Trump slaps 19% duties on Indonesia

WASHINGTON/BRUSSELS — US President Donald Trump on Tuesday said the US would impose a 19 percent tariff on goods from Indonesia under a new agreement, which the Southeast Asian country said on Wednesday was reached after "extraordinary struggle".
The accord came as the European Union readied retaliatory measures should talks with Washington fail.
Trump said a deal had been struck after he spoke to Indonesian President Prabowo Subianto.
The deal will see Washington imposing 19 percent tariffs on Indonesian goods, below the 32 percent previously threatened. US shipments will not be taxed.
"This is an extraordinary struggle by our negotiating team led by the Coordinating Minister for Economic Affairs," Hasan Nasbi, the Indonesian president's spokesperson, told reporters on Wednesday.
Nasbi said Prabowo had negotiated directly with Trump over the phone, without giving further details.
The deal with Indonesia is among the handful struck so far by the Trump administration ahead of an Aug 1 deadline when duties on most US imports are due to rise again, Reuters reported.
As that deadline approached, negotiations were underway with other nations eager to avoid more US levies beyond a baseline 10 percent on most goods that have been in place since April.
Based on the tariff announcements through Sunday, Yale Budget Lab estimated the US effective average tariff rates will rise to 20.6 percent from between 2 percent and 3 percent before Trump's return to the White House in January. Consumption shifts would bring the rate down to 19.7 percent, but it's still the highest since 1933.
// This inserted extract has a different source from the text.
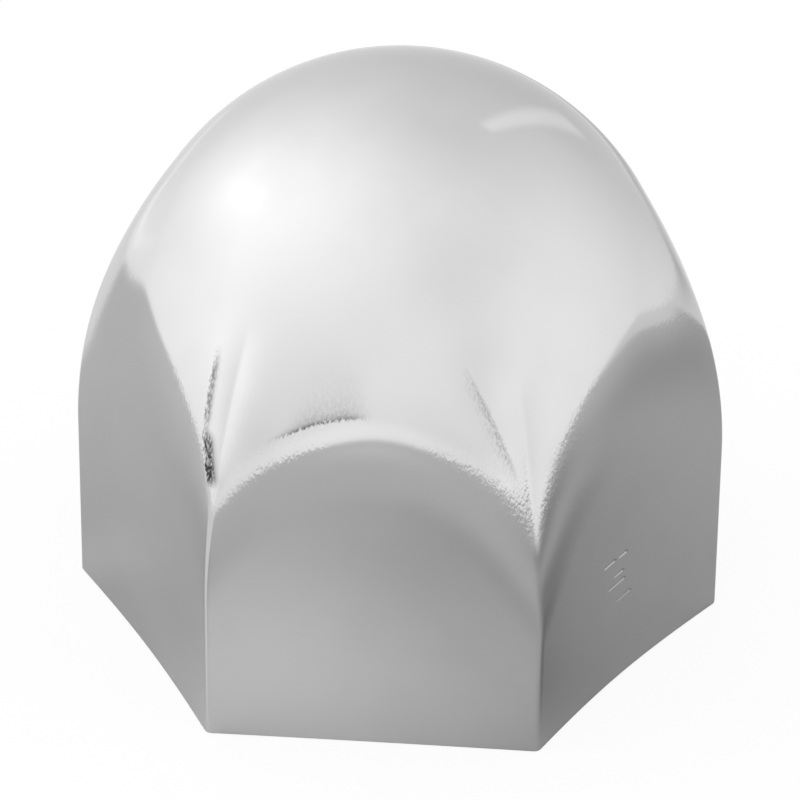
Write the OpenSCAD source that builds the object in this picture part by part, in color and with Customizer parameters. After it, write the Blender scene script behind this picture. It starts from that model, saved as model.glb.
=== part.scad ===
// Push-on cover for a hexagonal wheel nut.
// One sheet of steel is drawn into a hexagonal skirt that rounds off into a spherical crown.
// It is open underneath and stands on its rim, centred on the Z axis, with two flats square to Y.

/* [Skirt] */
// Distance across two opposite flats, outside
across_flats = 40; // [32:0.5:48]
// Radius of the six upright edges, outside
edge_radius = 0.6; // [0.4:0.1:4]
// How far the middle of each flat is drawn in at the rim, so that it grips the nut
flat_bow = 0.35; // [0:0.05:0.8]
// Thickness of the sheet
wall = 0.8; // [0.5:0.1:1.5]

/* [Crown] */
// Overall height
height = 41.5; // [38:0.1:60]
// How much less the crown's radius is than half the distance across the flats
crown_inset = 0.45; // [0.2:0.05:2]
// How far below the crown's centre the middle of each flat starts to lean in
flat_drop = 3; // [2.2:0.1:6]
// How far below the crown's centre each upright edge starts to lean in
edge_drop = 9.2; // [6:0.2:12]

/* [Smoothness] */
// Steps from the middle of a flat to the next upright edge
steps_around = 7; // [4:1:8]
// Rings from where the edges start to lean in to the top of the crown
steps_up = 14; // [8:1:16]

/* [Hidden] */

SIDES = 6;
HALF_SIDE = 180 / SIDES; // degrees from the middle of a flat to its edge
EDGE_CROWDING = 2.2; // draws the steps around together towards the upright edges
SKIRT_RINGS = 2; // rings from the rim to where the edges start to lean in

flat_r = across_flats / 2;
edge_r = (flat_r - edge_radius) / cos(HALF_SIDE) + edge_radius;
crown_r = flat_r - crown_inset;
crown_z = height - crown_r;
skirt_top = crown_z - edge_drop;
flat_top = crown_z - flat_drop;

// Half the outline of the shell at height z, on one side of the axis, seen from the side.
// It rises upright at radius r, leans in over an arc that starts "drop" below the centre of the
// crown, whose radius is "crown", and runs without a corner into the crown.
function outline(z, r, drop, crown) =
    let (
        arc_r = (r + crown) / 2 + drop * drop / (2 * (r - crown)),
        lean = atan2(drop, arc_r - r),
        arc_z = crown_z - drop,
        join_z = crown_z + crown * sin(lean)
    )
    z <= arc_z ? r
    : z < join_z ? r - arc_r + sqrt(pow(arc_r, 2) - pow(z - arc_z, 2))
    : sqrt(max(pow(crown, 2) - pow(z - crown_z, 2), 0));

// How far below the crown's centre the shell starts to lean in, "turn" degrees from the middle
// of a flat. This line is a parabola over each flat, down to the edges beside it.
function lean_drop(turn) =
    flat_drop + (edge_drop - flat_drop) * pow(tan(turn) / tan(HALF_SIDE), 2);

// Radius of a hexagon with round corners, at "turn" degrees from the middle of a side.
// "side" is the distance to its sides and "corner" the distance to its corners. The corners'
// own radius follows from the two: it is nothing on a sharp hexagon and "side" on a circle.
function round_hexagon(turn, side, corner) =
    let (
        sharp = 1 / cos(HALF_SIDE),
        corner_r = max((side * sharp - corner) / (sharp - 1), 0),
        arm = (side - corner_r) * sharp,
        side_end = atan2((side - corner_r) * tan(HALF_SIDE), side),
        off_corner = HALF_SIDE - turn
    )
    turn <= side_end ? side / cos(turn)
    : arm * cos(off_corner) + sqrt(max(pow(corner_r, 2) - pow(arm * sin(off_corner), 2), 0));

// How far a flat is drawn in, at height z and "turn" degrees from its middle
function bow(z, turn) =
    flat_bow * max(1 - z / flat_top, 0) * (1 - pow(tan(turn) / tan(HALF_SIDE), 2));

// Radius of the shell, "depth" under its outer skin
function shell_radius(z, turn, depth) =
    outline(z, round_hexagon(turn, flat_r - depth, edge_r - depth), lean_drop(turn), crown_r - depth)
    - bow(z, turn);

// Angles from the middle of a flat, once around, closest together at the upright edges
half_turns = [for (k = [0 : steps_around]) HALF_SIDE * (1 - pow(1 - k / steps_around, EDGE_CROWDING))];
stations = [
    for (side = [0 : SIDES - 1], k = [1 - steps_around : steps_around])
        [2 * HALF_SIDE * side - 90 + sign(k) * half_turns[abs(k)], half_turns[abs(k)]]
];

// Heights of the rings below the pole, closer together towards the top of the crown
function ring_heights(top) = concat(
    [for (k = [0 : SKIRT_RINGS - 1]) skirt_top * k / SKIRT_RINGS],
    [for (k = [0 : steps_up - 1]) skirt_top + (top - skirt_top) * (1 - pow(1 - k / steps_up, 2))]
);

// Points of one ring around the axis
function ring(z, depth) = [
    for (s = stations) let (r = shell_radius(z, s[1], depth)) [r * cos(s[0]), r * sin(s[0]), z]
];

// Closed skin of a stack of equal rings between two poles, the first pole's point first
module ring_stack(first_pole, rings, last_pole) {
    n = len(rings[0]);
    last = n * len(rings) + 1;
    points = concat([first_pole], [for (r = rings) each r], [last_pole]);
    faces = concat(
        [for (i = [0 : n - 1]) [0, 1 + i, 1 + (i + 1) % n]],
        [
            for (k = [0 : len(rings) - 2], i = [0 : n - 1])
                let (a = 1 + k * n + i, b = 1 + k * n + (i + 1) % n)
                [a, a + n, b + n, b]
        ],
        [for (i = [0 : n - 1]) [last, last - n + (i + 1) % n, last - n + i]]
    );
    polyhedron(points = points, faces = faces, convexity = 4);
}

// The whole cover: up the outside from the rim, with the inside one sheet's thickness under it
module cover_shell() {
    inner_heights = ring_heights(height - wall);
    outer_heights = ring_heights(height);
    count = len(outer_heights);
    color([0.80, 0.81, 0.82])
        ring_stack(
            [0, 0, height - wall],
            concat(
                [for (k = [count - 1 : -1 : 0]) ring(inner_heights[k], wall)],
                [for (z = outer_heights) ring(z, 0)]
            ),
            [0, 0, height]
        );
}

cover_shell();
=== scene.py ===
"""A chromed push-on cover for a hexagonal wheel nut, standing on a pale studio floor.

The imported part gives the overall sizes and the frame. This script replaces the plain solid
with a finely drawn shell, dresses it in chrome, and sets up the floor, the light and the camera.
"""

import logging
import math
from dataclasses import dataclass, field
from enum import Enum
from typing import Any, ClassVar

import bmesh
import bpy
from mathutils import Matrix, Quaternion, Vector


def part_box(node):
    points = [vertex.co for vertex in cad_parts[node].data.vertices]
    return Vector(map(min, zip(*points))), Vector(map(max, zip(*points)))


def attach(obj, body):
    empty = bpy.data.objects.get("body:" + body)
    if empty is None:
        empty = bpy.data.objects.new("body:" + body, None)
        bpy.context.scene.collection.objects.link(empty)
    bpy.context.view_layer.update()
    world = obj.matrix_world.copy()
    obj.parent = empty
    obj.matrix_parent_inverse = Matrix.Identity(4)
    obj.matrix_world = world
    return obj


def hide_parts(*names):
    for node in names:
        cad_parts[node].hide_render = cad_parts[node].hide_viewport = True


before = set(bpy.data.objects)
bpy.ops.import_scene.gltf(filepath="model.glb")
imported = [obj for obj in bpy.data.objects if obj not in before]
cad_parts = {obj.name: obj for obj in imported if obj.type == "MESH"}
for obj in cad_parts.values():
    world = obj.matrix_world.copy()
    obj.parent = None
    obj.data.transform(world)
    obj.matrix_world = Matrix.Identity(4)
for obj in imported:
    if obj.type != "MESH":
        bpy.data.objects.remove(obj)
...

Speaking in Pittsburgh on Tuesday, Trump said he favored blanket tariffs over complicated negotiations, but his Treasury Secretary Scott Bessent and Commerce Secretary Howard Lutnick were keen to land more trade agreements.
Upon his arrival back in Washington, Trump told reporters that letters would be going out soon for many smaller countries, suggesting they would face a tariff of "a little over 10 percent".
It came as the European Commission, which oversees trade for the EU, prepared to target 72 billion euros ($84.1 billion) worth of US goods — from Boeing aircraft and bourbon whiskey to cars — for possible tariffs if trade talks with Washington fail.
Trump has threatened a 30 percent tariff on imports from the EU from Aug 1, a level European officials say is unacceptable and would end normal trade between two of the world's largest markets.
The list, sent to EU member states and seen by Reuters on Tuesday, predated Trump's move to ramp up pressure on the bloc and responded instead to US duties on cars and car parts and a 10 percent baseline tariff.
Meanwhile, US Trade Representative Jamieson Greer said on Tuesday he had launched an investigation into Brazil's "unfair" trading practices, a week after Trump threatened a 50 percent tariff on imports from the country. Brazil did not immediately respond to the probe.